Monday, June 23, 2008

Ken

Things are never what they seem to be. Hmm, neither are they what you expect them to be.

Anyways, I have the tendency to draw in whirlpools whenever I'm at sea. The more you struggle to get out, the deeper you sink in. Ironic, isn't it? Yeah, it's hard. But at the end of it, I believe it is all worthwhile.

My Internet is running rather slow. I've no idea why.

I have started my routine of laziness again. Sleep, college, sleep, dinner, sleep. This is not good.

I've been sort of a disappointment lately, as to everyone, especially to my baby I guess. And I'm sorry for that. I'll try to be better, for the better.

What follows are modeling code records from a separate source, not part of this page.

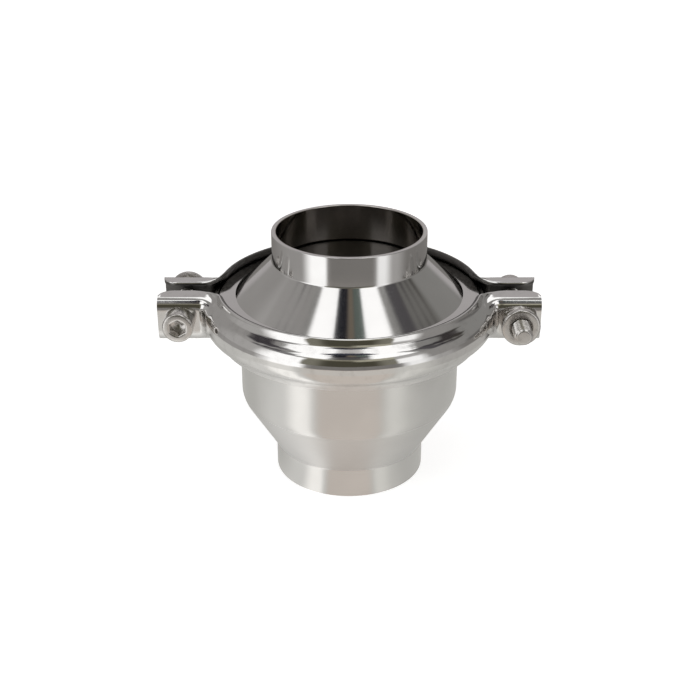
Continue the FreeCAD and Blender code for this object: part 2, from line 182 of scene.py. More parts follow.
# Studio: what bright steel mirrors. Azimuth 0 is the viewer's side, positive to the right.
# A patch is (azimuth from, softness, to, softness, height from, to, softness, colour),
# in degrees, and a later patch lies over an earlier one.
studio = {
    "backdrop": (1.0, 1.0, 1.0),                   # what the camera itself sees
    "walls": (0.28, 0.275, 0.265),
    "patches": [
        # behind and beside
        (-195, 1, -70, 4, -20, 62, 3, (0.34, 0.33, 0.32)),
        (-114, 8, -80, 4, 30, 60, 4, (0.37, 0.36, 0.35)),
        (70, 4, 195, 1, -20, 62, 3, (0.27, 0.265, 0.255)),
        (96, 6, 142, 6, -20, 8, 4, (0.15, 0.145, 0.14)),
        (-195, 1, -146, 4, -20, 43, 4, (0.46, 0.44, 0.44)),
        (146, 4, 195, 1, -20, 43, 4, (0.46, 0.44, 0.44)),
        (-195, 1, -166, 3, 43, 86, 3, (1.35, 1.35, 1.35)),
        (166, 3, 195, 1, 43, 86, 3, (1.35, 1.35, 1.35)),
        # overhead lamp, and the lamps below its sides
        (-104, 3, 103, 3, 63.5, 91, 2, (1.35, 1.35, 1.35)),
        (-195, 1, 195, 1, 84.5, 91, 1.5, (0.58, 0.56, 0.55)),
        (-61, 3, -20, 3, 43, 66, 2, (1.38, 1.38, 1.38)),
        (20, 3, 63, 3, 43, 66, 2, (1.38, 1.38, 1.38)),
        (72, 3, 88, 2, 59.5, 66, 1.5, (1.36, 1.36, 1.36)),
        # dark gaps beside the lamps
        (-68, 3, -49, 3, 38, 50, 2, (0.24, 0.235, 0.235)),
        (-92, 3, -60, 3, 35, 41, 2, (0.25, 0.245, 0.24)),
        (-80, 2, -66, 2, 43, 51.5, 1.5, (0.12, 0.115, 0.12)),
        (-87, 2, -77, 2, 41, 48.5, 1.5, (0.08, 0.075, 0.08)),
        (-94, 2, -85, 2, 37, 44.5, 1.5, (0.12, 0.115, 0.12)),
        (-120, 3, -98, 2, 46, 59, 2, (0.05, 0.045, 0.05)),
        (-101, 2, -87, 2, 51, 60.5, 1.5, (0.07, 0.065, 0.07)),
        (-89, 2, -79, 2, 55.5, 62.5, 1.5, (0.14, 0.135, 0.14)),
        (84, 3, 114, 3, 32, 54, 3, (0.19, 0.185, 0.175)),
        (74, 3, 89, 3, 32, 58, 2, (0.09, 0.085, 0.09)),
        (87, 2, 95, 2, 30, 44.5, 1.5, (0.045, 0.04, 0.045)),
        (93, 2, 102, 2, 30, 40.5, 1.5, (0.04, 0.035, 0.035)),
        (100, 2, 108, 2, 30, 36.5, 1.5, (0.07, 0.065, 0.06)),
        (88, 2, 100, 2, 49.5, 58, 1.5, (0.07, 0.065, 0.07)),
        (96, 2, 107, 2, 45.5, 54, 1.5, (0.04, 0.035, 0.04)),
        (103, 2, 124, 3, 41.5, 52, 2, (0.045, 0.04, 0.04)),
        (109, 2, 121, 3, 36.5, 44, 2, (0.05, 0.045, 0.04)),
        # side lamps, low
        (-112, 12, -34, 2, -20, 37, 2, (0.45, 0.44, 0.43)),
        (-70, 9, -33, 2, -20, 37, 2, (1.36, 1.36, 1.36)),
        (34, 2, 92, 14, -20, 37, 2, (0.31, 0.30, 0.29)),
        (34, 2, 60, 7, 24, 41, 3, (0.50, 0.49, 0.48)),
        (34, 2, 58, 6, -20, 26, 4, (1.20, 1.20, 1.20)),
        # the viewer's side
        (-36, 2, 36, 2, -20, 37, 2, (0.22, 0.21, 0.17)),
        (-22, 6, 23, 6, -20, 37, 2, (0.075, 0.07, 0.05)),
        (-37, 2, 37, 2, 36.5, 43, 1.5, (0.31, 0.29, 0.22)),
        (4, 4, 37, 2, 31, 43, 1.5, (0.45, 0.43, 0.34)),
        (-13, 5, 13, 5, 43, 58, 2, (0.10, 0.095, 0.09)),
        (-18, 4, 23, 5, 56, 67, 2, (0.07, 0.065, 0.07)),
        (-25, 2, 25, 2, 64.5, 85, 1.5, (0.06, 0.06, 0.075)),
        (-47, 5, 47, 5, 71, 84, 1.5, (0.05, 0.05, 0.065)),
        (-26, 2, -3, 4, 63, 74, 2, (0.015, 0.015, 0.02)),
        (-3, 4, 9, 3, 63, 74, 2, (0.18, 0.15, 0.115)),
        (9, 3, 27, 2, 63, 74, 2, (0.115, 0.14, 0.125)),
    ],
}


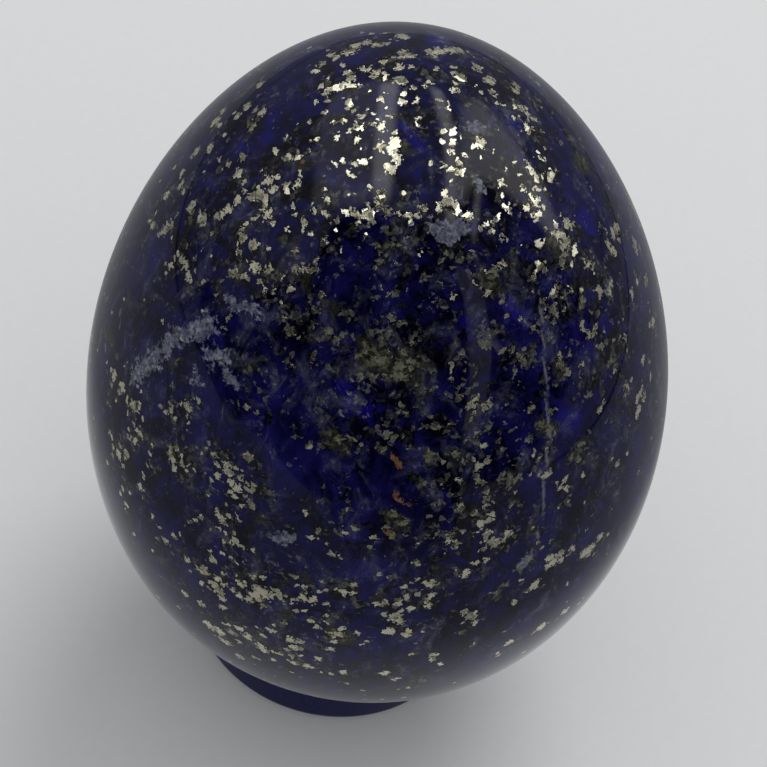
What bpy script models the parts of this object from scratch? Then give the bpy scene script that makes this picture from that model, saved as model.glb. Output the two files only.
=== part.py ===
"""Polished lapis lazuli egg resting in a low ring stand.

Metres, +Z up. The origin lies on the surface that the ring stands on, under the
middle of the whole object. The egg's narrow end is up, and the egg leans a few
degrees towards -X, the way a smooth egg settles in a round seat.
"""

import math

import bmesh
import bpy
import numpy as np

# The egg: a turned shape, fuller towards its lower end
EGG_HEIGHT = 0.0624
EGG_MID_WIDTH = 0.0480
EGG_TAPER = 0.118
EGG_FULLNESS = 0.015
EGG_LEAN = math.radians(4.3)

# The ring stand: a short tube with a rounded lip and a softened foot
RING_FOOT_RADIUS = 0.0130
RING_HEIGHT = 0.0056
RING_WALL = 0.0024
RING_DRAFT = 0.00035
RING_FOOT_ROUNDING = 0.0008

# Air between the stone and the lip that carries it
SEAT_GAP = 0.0003

# Facets
SEGMENTS = 64
EGG_BANDS = 32
LIP_STEPS = 8
FOOT_STEPS = 3

STONE_BLUE = (0.020, 0.018, 0.115, 1.0)
STONE_ROUGHNESS = 0.08
RING_NAVY = (0.010, 0.011, 0.060, 1.0)
RING_ROUGHNESS = 0.22

LIP_RADIUS = RING_WALL / 2
LIP_CENTRE_RADIUS = RING_FOOT_RADIUS - RING_DRAFT - LIP_RADIUS
LIP_CENTRE_HEIGHT = RING_HEIGHT - LIP_RADIUS


def clear_scene():
    """Remove every object that is in the scene."""
    for item in list(bpy.data.objects):
        bpy.data.objects.remove(item, do_unlink=True)


def egg_point(latitude):
    """Radius and height of the egg's outline, from its centre, at a latitude in radians."""
    rise = math.sin(latitude)
    swell = 1.0 - EGG_TAPER * rise + EGG_FULLNESS * rise * rise
    radius = EGG_MID_WIDTH / 2 * math.cos(latitude) * swell
    return radius, EGG_HEIGHT / 2 * rise


def egg_normal(latitude):
    """Outward normal of the outline, as its radial and its vertical part."""
    step = 1e-5
    before = egg_point(latitude - step)
    after = egg_point(latitude + step)
    across = after[0] - before[0]
    along = after[1] - before[1]
    length = math.hypot(across, along)
    return along / length, -across / length


def seat_latitude():
    """Latitude where the lip meets the egg with the seat gap between them."""
    low = math.radians(-85)
    high = math.radians(-30)
    reach = LIP_RADIUS + SEAT_GAP
    for _ in range(60):
        middle = (low + high) / 2
        radius = egg_point(middle)[0] + egg_normal(middle)[0] * reach
        if radius < LIP_CENTRE_RADIUS:
            low = middle
        else:
            high = middle
    return (low + high) / 2


def egg_centre_over_ring():
    """The egg's centre, from the middle of the ring's foot.

    Round the seat the egg is very nearly a ball, whose centre is the point where the
    outline's normals meet the egg's axis. That point stays over the middle of the ring
    however the egg leans.
    """
    latitude = seat_latitude()
    radius, height = egg_point(latitude)
    outward, upward = egg_normal(latitude)
    reach = LIP_RADIUS + SEAT_GAP
    ball_centre = height - radius * upward / outward
    lip_below = height + upward * reach - ball_centre
    ball_height = LIP_CENTRE_HEIGHT - lip_below
    sideways = ball_centre * math.sin(EGG_LEAN)
    upwards = ball_height - ball_centre * math.cos(EGG_LEAN)
    return sideways, upwards


def egg_reach(sign):
    """How far the leaning egg reaches from its centre along +X or -X."""
    best = 0.0
    for latitude in np.linspace(-math.pi / 2, math.pi / 2, 1801):
        radius, height = egg_point(latitude)
        across = radius * math.cos(EGG_LEAN) - sign * height * math.sin(EGG_LEAN)
        best = max(best, across)
    return best


def arc(centre_radius, centre_height, radius, start, end, steps):
    """Points of an arc in the outline's plane, angles in degrees from the outward side."""
    points = []
    for angle in np.radians(np.linspace(start, end, steps + 1)):
        points.append(
            (
                centre_radius + radius * math.cos(angle),
                centre_height + radius * math.sin(angle),
            )
        )
    return points


def egg_outline():
    """The egg's outline from its lower pole to its upper one."""
    latitudes = np.linspace(-math.pi / 2, math.pi / 2, EGG_BANDS + 1)
    points = [egg_point(latitude) for latitude in latitudes]
    points[0] = (0.0, points[0][1])
    points[-1] = (0.0, points[-1][1])
    return points


def ring_outline():
    """The ring's section, out along the foot, up the wall, over the lip and down inside."""
    foot_centre = RING_FOOT_RADIUS - RING_FOOT_ROUNDING
    foot = arc(foot_centre, RING_FOOT_ROUNDING, RING_FOOT_ROUNDING, -90, 0, FOOT_STEPS)
    lip = arc(LIP_CENTRE_RADIUS, LIP_CENTRE_HEIGHT, LIP_RADIUS, 0, 180, LIP_STEPS)
    inner_corner = (LIP_CENTRE_RADIUS - LIP_RADIUS, 0.0)
    return [inner_corner] + foot + lip


def turned_mesh(name, outline, closed):
    """Spin an outline of radii and heights round Z into a closed body."""
    shape = bmesh.new()
    corners = [shape.verts.new((radius, 0.0, height)) for radius, height in outline]
    edges = [shape.edges.new(pair) for pair in zip(corners, corners[1:])]
    if closed:
        edges.append(shape.edges.new((corners[-1], corners[0])))
    bmesh.ops.spin(
        shape,
        geom=corners + edges,
        cent=(0.0, 0.0, 0.0),
        axis=(0.0, 0.0, 1.0),
        angle=math.tau,
        steps=SEGMENTS,
        use_merge=True,
    )
    bmesh.ops.remove_doubles(shape, verts=shape.verts[:], dist=1e-6)
    bmesh.ops.recalc_face_normals(shape, faces=shape.faces[:])
    mesh = bpy.data.meshes.new(name)
    shape.to_mesh(mesh)
    shape.free()
    mesh.shade_smooth()
    mesh.set_sharp_from_angle(angle=math.radians(40))
    return mesh


def plain_material(name, colour, roughness):
    """A Principled material with one colour and one roughness."""
    material = bpy.data.materials.new(name)
    material.use_nodes = True
    surface = material.node_tree.nodes["Principled BSDF"]
    surface.inputs["Base Color"].default_value = colour
    surface.inputs["Roughness"].default_value = roughness
    surface.inputs["Metallic"].default_value = 0.0
    material.diffuse_color = colour
    return material


def add_piece(name, mesh, material, location, lean=0.0):
    """Place a mesh in the scene as a named piece."""
    mesh.materials.append(material)
    piece = bpy.data.objects.new(name, mesh)
    bpy.context.scene.collection.objects.link(piece)
    piece.location = location
    piece.rotation_euler = (0.0, lean, 0.0)
    return piece


def main():
    """Build the ring stand and the egg that rests in it."""
    clear_scene()
    sideways, upwards = egg_centre_over_ring()
    egg_x = (egg_reach(-1) - egg_reach(1)) / 2
    ring_x = egg_x - sideways

    ring_finish = plain_material("ring_navy", RING_NAVY, RING_ROUGHNESS)
    ring_mesh = turned_mesh("ring_stand", ring_outline(), closed=True)
    add_piece("ring_stand", ring_mesh, ring_finish, (ring_x, 0.0, 0.0))

    stone_finish = plain_material("lapis_blue", STONE_BLUE, STONE_ROUGHNESS)
    egg_mesh = turned_mesh("lapis_egg", egg_outline(), closed=False)
    add_piece("lapis_egg", egg_mesh, stone_finish, (egg_x, 0.0, upwards), lean=-EGG_LEAN)


main()
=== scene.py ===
"""Polished lapis lazuli egg in its ring stand: the finish of both pieces.

The stone and the ring are turned again at full fineness over the solids of the frame.
The stone's minerals are laid on by marks that were read off the photograph: each
pixel is cast through the camera onto the egg. The sides that it doesn't show get marks of
the same kind from a seeded draw.
"""

import math
import random

import bpy
import numpy as np
from mathutils import Matrix, Vector
from mathutils.kdtree import KDTree


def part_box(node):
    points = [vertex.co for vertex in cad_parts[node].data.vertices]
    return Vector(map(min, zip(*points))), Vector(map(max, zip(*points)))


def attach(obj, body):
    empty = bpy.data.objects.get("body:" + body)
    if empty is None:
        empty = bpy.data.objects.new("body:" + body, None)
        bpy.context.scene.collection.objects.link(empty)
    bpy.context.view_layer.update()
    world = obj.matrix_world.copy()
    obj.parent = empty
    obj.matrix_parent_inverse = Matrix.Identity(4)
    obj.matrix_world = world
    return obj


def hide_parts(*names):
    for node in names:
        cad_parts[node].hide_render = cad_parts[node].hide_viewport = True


bl_info = {
    "name": "Lapis Egg",
    "version": (1, 0, 0),
    "blender": (4, 5, 0),
    "location": "View3D > Sidebar > Lapis",
    "description": "Builds a polished lapis lazuli egg in a ring stand, with its stage",
    "category": "Add Mesh",
}

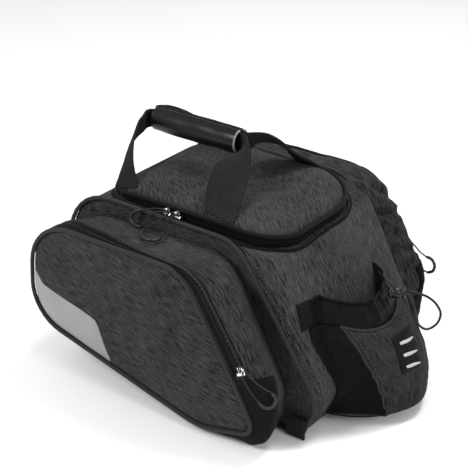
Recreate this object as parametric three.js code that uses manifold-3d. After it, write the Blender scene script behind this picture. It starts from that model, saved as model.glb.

Everyone seems to have realized that SAM is no play time, just like how it was two months before SPM where we had all this seminars. Yet, I'm still the same, just like back then, waiting for each passing day to go by and the moment where it is exactly 24 hours before the exams.

I hope I don't have to go through it again. My heart can't take it, not another time. Not now, not ever. But I guess I can't stop it, for I have no say in it. Time will tell. I want to be able to sleep well again.

My mind is confused as to whether what I'm thinking about is okay or not. But I always seem to think the latter would seem to be the case. Maybe I'm thinking too much, or maybe I am right.